▼▼▼
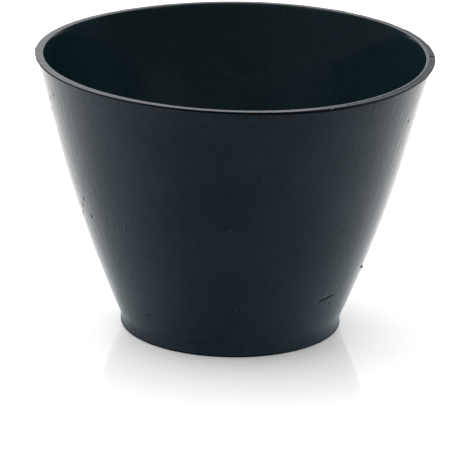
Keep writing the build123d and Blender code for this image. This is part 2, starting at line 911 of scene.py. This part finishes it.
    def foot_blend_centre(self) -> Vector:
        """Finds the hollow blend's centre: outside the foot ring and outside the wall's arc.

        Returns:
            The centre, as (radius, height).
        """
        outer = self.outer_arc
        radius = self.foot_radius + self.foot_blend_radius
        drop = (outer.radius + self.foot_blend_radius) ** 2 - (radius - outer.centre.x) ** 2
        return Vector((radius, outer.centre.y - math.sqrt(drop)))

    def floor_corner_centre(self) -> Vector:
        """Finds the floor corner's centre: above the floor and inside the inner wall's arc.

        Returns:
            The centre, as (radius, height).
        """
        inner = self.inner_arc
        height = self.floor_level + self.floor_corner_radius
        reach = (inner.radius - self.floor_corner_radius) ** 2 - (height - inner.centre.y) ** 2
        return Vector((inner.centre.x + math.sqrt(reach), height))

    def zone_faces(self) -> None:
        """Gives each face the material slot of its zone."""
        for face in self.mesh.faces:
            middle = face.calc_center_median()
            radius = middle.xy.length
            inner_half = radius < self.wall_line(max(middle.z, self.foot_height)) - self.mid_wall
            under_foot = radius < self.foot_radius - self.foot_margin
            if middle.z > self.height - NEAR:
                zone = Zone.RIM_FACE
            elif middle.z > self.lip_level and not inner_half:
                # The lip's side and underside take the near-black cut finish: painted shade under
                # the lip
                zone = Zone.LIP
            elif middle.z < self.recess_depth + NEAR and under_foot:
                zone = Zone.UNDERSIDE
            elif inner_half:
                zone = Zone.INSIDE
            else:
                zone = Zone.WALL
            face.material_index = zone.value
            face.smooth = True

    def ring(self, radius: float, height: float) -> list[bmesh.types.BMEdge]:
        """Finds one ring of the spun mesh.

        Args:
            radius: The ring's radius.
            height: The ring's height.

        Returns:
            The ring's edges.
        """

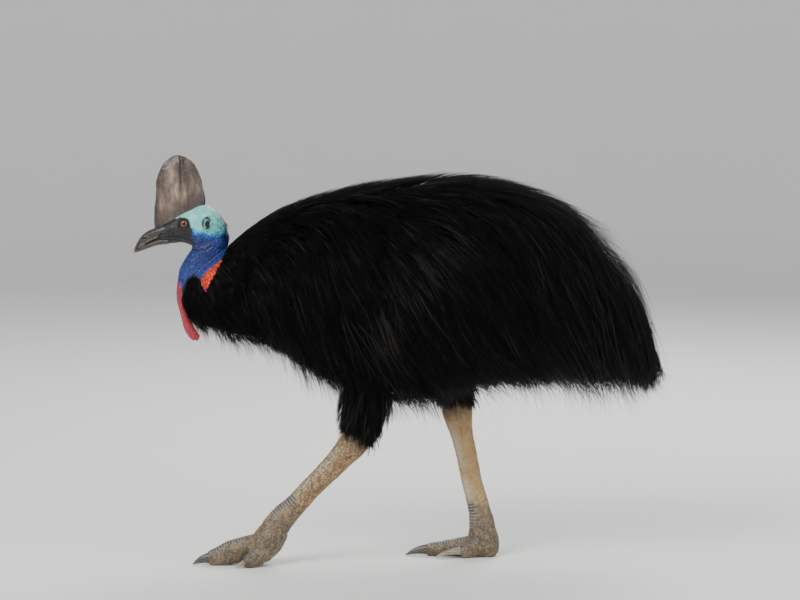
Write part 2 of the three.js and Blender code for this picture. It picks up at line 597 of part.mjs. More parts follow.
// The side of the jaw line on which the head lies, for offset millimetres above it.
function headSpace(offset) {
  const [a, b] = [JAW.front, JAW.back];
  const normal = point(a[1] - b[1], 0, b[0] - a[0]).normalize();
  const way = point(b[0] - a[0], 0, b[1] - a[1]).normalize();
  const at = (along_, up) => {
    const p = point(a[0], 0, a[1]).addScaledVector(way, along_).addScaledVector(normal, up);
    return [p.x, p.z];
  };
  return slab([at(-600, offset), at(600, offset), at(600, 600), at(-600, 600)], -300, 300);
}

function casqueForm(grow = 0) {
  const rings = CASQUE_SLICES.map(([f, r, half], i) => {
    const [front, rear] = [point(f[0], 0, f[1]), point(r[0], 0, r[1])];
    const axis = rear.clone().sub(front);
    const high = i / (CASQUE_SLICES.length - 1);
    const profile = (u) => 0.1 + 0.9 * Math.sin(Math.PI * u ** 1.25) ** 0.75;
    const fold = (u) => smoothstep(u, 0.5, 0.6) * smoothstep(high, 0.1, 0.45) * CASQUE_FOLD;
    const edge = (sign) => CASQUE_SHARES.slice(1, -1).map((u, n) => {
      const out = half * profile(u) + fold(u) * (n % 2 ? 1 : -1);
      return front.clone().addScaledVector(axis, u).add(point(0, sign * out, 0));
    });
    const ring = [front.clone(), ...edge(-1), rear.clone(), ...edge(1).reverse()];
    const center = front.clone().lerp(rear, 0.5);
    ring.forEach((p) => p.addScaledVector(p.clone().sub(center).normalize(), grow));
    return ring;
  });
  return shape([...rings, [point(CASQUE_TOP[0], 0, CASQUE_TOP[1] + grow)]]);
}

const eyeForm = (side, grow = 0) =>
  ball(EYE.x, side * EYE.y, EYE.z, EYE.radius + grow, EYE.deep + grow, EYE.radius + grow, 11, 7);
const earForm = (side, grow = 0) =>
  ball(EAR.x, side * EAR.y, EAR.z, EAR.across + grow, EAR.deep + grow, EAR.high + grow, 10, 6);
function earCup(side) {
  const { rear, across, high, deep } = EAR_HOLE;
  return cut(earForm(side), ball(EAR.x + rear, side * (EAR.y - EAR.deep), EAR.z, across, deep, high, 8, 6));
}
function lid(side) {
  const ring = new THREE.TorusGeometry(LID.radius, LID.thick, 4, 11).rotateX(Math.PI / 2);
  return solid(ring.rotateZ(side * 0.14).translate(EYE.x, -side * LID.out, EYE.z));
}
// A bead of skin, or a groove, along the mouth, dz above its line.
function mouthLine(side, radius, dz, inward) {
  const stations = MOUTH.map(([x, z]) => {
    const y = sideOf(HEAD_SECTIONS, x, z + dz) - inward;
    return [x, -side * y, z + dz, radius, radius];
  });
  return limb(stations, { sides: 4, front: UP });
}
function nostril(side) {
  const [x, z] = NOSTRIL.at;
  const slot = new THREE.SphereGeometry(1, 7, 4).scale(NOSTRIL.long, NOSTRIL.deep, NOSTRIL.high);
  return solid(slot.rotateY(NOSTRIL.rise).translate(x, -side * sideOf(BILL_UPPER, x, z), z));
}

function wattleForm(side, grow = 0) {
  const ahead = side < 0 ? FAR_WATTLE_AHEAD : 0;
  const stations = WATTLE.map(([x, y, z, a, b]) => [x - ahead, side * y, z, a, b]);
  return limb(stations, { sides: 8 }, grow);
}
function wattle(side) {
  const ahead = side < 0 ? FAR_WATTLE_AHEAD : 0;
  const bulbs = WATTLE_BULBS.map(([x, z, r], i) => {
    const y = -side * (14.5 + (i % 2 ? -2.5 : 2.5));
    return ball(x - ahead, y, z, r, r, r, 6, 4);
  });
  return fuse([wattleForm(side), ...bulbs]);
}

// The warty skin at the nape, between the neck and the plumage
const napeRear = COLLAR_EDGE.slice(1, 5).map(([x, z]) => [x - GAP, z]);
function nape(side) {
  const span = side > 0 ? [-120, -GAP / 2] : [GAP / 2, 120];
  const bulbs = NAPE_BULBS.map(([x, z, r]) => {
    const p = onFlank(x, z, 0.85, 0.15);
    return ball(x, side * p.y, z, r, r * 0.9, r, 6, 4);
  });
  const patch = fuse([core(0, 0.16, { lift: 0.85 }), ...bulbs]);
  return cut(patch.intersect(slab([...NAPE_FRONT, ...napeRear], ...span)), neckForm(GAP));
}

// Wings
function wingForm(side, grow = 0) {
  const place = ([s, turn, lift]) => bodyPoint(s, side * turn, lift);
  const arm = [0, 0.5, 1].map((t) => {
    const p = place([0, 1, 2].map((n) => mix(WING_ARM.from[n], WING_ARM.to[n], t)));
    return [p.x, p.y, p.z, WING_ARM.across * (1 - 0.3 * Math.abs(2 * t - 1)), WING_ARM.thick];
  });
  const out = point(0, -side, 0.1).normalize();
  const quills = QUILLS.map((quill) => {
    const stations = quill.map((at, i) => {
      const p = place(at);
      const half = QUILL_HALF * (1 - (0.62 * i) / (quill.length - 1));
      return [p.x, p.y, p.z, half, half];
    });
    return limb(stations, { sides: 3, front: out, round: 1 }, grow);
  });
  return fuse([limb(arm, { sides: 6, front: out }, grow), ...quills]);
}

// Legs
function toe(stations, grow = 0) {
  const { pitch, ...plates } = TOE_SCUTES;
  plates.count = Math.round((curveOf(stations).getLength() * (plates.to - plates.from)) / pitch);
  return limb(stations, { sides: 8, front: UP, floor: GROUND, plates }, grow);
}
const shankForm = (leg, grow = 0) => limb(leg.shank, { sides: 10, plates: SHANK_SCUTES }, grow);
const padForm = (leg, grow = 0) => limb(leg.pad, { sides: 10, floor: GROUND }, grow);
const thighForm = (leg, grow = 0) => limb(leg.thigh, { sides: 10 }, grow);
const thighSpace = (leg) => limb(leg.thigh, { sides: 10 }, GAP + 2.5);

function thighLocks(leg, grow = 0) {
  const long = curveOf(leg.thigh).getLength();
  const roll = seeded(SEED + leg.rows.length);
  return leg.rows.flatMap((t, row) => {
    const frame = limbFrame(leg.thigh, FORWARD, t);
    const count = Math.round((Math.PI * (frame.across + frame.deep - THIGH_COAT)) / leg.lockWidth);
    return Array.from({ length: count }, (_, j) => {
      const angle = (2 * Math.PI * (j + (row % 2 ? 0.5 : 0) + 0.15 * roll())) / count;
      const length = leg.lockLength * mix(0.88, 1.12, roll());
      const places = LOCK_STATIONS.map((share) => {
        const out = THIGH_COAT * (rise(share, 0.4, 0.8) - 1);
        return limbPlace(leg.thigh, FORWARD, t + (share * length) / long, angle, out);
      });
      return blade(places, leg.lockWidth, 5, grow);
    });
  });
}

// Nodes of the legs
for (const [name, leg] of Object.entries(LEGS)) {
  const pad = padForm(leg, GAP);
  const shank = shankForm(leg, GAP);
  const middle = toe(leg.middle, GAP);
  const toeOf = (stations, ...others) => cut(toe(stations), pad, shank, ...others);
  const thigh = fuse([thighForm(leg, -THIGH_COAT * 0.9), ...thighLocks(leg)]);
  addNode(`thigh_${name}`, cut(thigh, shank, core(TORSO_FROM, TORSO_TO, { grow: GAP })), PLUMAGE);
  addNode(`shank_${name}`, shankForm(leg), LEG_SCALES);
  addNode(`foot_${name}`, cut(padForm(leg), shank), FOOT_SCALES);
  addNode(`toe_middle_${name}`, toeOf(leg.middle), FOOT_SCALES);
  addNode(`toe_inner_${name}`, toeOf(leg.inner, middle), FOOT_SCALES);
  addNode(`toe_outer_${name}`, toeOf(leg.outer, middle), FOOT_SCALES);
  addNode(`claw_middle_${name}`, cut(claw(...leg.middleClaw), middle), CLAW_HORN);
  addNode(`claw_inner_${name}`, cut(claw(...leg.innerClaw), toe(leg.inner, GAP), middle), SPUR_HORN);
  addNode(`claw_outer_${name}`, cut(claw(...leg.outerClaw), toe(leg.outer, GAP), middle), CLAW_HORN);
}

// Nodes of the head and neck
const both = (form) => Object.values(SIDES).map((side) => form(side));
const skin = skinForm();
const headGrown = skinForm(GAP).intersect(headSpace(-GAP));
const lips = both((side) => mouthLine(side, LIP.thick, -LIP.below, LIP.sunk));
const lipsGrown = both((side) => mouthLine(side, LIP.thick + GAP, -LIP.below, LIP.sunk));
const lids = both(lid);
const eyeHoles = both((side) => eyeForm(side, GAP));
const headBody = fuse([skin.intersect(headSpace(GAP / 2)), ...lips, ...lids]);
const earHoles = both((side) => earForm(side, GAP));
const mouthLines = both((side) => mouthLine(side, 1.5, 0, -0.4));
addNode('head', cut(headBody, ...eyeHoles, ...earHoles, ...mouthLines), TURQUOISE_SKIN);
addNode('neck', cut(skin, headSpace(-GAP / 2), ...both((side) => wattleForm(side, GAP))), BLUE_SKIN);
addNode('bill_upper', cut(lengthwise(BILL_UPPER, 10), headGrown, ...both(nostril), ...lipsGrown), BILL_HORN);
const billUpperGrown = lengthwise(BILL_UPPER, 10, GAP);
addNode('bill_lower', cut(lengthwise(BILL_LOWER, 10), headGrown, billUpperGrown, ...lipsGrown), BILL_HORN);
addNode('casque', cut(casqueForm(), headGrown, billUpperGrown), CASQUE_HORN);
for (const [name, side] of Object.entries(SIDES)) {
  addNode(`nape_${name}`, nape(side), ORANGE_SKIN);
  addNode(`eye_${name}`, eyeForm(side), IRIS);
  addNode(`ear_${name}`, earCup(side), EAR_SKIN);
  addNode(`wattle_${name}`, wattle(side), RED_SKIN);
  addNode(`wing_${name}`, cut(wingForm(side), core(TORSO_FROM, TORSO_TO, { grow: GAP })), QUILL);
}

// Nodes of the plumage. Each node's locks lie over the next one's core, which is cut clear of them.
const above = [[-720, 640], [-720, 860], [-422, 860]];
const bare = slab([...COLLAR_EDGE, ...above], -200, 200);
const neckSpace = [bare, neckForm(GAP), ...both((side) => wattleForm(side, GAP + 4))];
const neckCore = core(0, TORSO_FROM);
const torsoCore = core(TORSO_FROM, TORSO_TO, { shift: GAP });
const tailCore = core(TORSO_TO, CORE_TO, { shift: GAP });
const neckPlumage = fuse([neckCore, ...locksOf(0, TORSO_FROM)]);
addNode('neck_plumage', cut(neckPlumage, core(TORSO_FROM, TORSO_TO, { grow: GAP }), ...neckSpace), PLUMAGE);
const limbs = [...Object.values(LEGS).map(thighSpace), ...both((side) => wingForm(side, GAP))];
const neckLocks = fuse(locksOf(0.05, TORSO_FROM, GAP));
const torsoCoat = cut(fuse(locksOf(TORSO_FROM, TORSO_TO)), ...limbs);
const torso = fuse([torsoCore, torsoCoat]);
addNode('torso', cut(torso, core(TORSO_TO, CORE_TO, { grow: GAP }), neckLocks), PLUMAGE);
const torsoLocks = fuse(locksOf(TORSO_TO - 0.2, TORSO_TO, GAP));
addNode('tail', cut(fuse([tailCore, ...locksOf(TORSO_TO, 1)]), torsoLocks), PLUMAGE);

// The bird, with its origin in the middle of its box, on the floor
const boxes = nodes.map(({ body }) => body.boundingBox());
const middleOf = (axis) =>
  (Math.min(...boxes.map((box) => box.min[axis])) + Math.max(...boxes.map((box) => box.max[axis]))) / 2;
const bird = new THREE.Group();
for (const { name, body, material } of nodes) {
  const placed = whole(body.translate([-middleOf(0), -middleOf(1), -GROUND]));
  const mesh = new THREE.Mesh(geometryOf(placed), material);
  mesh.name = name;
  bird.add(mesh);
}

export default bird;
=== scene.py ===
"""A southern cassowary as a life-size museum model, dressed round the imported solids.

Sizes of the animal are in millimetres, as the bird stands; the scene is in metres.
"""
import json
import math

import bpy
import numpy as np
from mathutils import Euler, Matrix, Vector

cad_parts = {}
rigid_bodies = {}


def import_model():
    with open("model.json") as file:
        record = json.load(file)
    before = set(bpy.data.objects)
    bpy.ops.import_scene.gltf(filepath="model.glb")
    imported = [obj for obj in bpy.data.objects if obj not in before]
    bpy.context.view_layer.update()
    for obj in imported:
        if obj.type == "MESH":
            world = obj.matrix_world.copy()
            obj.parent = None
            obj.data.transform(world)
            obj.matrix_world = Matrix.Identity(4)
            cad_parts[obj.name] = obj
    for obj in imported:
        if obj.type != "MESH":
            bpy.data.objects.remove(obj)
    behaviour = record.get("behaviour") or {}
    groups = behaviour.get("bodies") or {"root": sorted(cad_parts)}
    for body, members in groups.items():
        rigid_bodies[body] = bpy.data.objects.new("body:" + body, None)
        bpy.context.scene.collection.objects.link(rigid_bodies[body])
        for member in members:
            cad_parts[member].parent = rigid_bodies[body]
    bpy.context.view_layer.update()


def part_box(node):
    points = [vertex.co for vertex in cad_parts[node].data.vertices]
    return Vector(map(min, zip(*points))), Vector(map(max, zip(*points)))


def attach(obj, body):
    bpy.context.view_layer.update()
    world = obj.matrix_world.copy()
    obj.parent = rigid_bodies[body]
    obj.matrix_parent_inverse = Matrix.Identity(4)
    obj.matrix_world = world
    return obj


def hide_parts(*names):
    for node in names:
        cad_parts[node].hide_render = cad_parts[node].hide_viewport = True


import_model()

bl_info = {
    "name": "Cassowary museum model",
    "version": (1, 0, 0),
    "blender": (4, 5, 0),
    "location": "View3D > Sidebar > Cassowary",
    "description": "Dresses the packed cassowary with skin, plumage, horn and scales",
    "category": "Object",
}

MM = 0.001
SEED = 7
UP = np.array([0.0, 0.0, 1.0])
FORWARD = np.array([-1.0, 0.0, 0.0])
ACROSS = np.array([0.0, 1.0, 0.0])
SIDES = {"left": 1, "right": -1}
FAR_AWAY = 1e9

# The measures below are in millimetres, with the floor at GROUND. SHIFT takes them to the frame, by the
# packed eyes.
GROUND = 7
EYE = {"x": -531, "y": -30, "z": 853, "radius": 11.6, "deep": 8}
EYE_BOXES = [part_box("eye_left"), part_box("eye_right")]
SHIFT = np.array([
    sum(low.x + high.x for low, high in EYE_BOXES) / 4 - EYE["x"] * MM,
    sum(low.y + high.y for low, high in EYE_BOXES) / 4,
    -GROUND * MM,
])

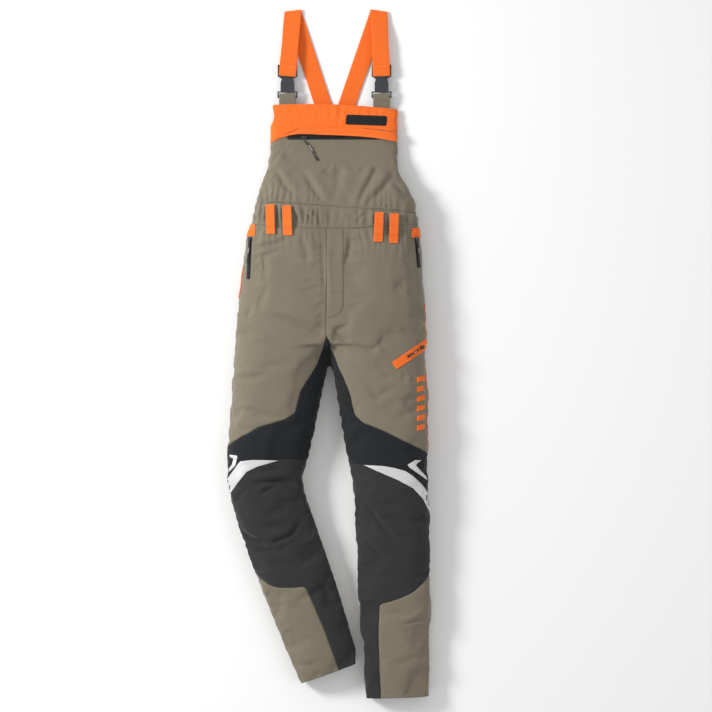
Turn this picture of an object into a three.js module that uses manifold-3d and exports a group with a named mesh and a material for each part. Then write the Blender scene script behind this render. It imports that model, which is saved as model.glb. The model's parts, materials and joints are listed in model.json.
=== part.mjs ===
▲▲▲
§ **REQUIREMENTS**
Extract every line from the one containing "cad_parts[node].hide_render = cad_parts[node].hide_viewport" through the last line of the data, inclusive, exactly as written.

§ **RESPONSE TO THE EXERCISE**
        cad_parts[node].hide_render = cad_parts[node].hide_viewport = True


import_model()

bl_info = {
    "name": "Cassowary museum model",
    "version": (1, 0, 0),
    "blender": (4, 5, 0),
    "location": "View3D > Sidebar > Cassowary",
    "description": "Dresses the packed cassowary with skin, plumage, horn and scales",
    "category": "Object",
}

MM = 0.001
SEED = 7
UP = np.array([0.0, 0.0, 1.0])
FORWARD = np.array([-1.0, 0.0, 0.0])
ACROSS = np.array([0.0, 1.0, 0.0])
SIDES = {"left": 1, "right": -1}
FAR_AWAY = 1e9

# The measures below are in millimetres, with the floor at GROUND. SHIFT takes them to the frame, by the
# packed eyes.
GROUND = 7
EYE = {"x": -531, "y": -30, "z": 853, "radius": 11.6, "deep": 8}
EYE_BOXES = [part_box("eye_left"), part_box("eye_right")]
SHIFT = np.array([
    sum(low.x + high.x for low, high in EYE_BOXES) / 4 - EYE["x"] * MM,
    sum(low.y + high.y for low, high in EYE_BOXES) / 4,
    -GROUND * MM,
])

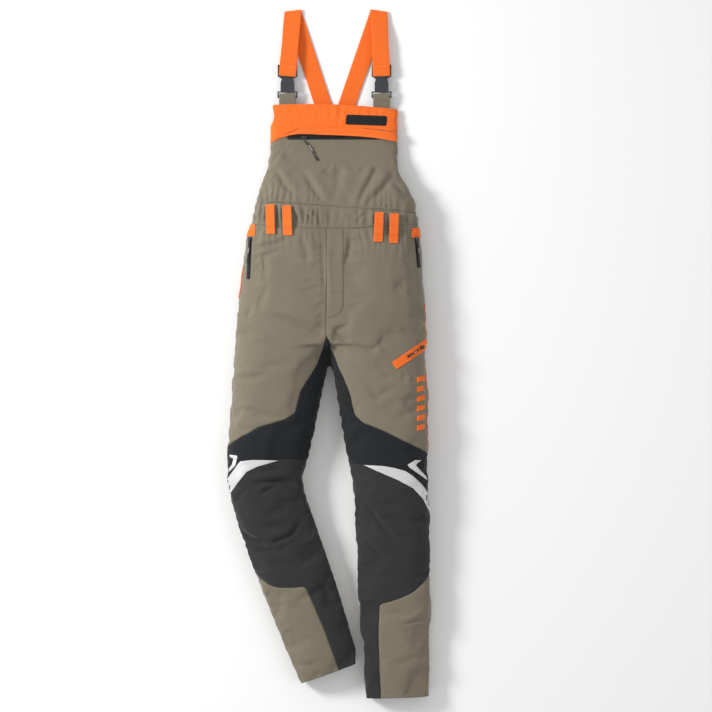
Turn this picture of an object into a three.js module that uses manifold-3d and exports a group with a named mesh and a material for each part. Then write the Blender scene script behind this render. It imports that model, which is saved as model.glb. The model's parts, materials and joints are listed in model.json.
=== part.mjs ===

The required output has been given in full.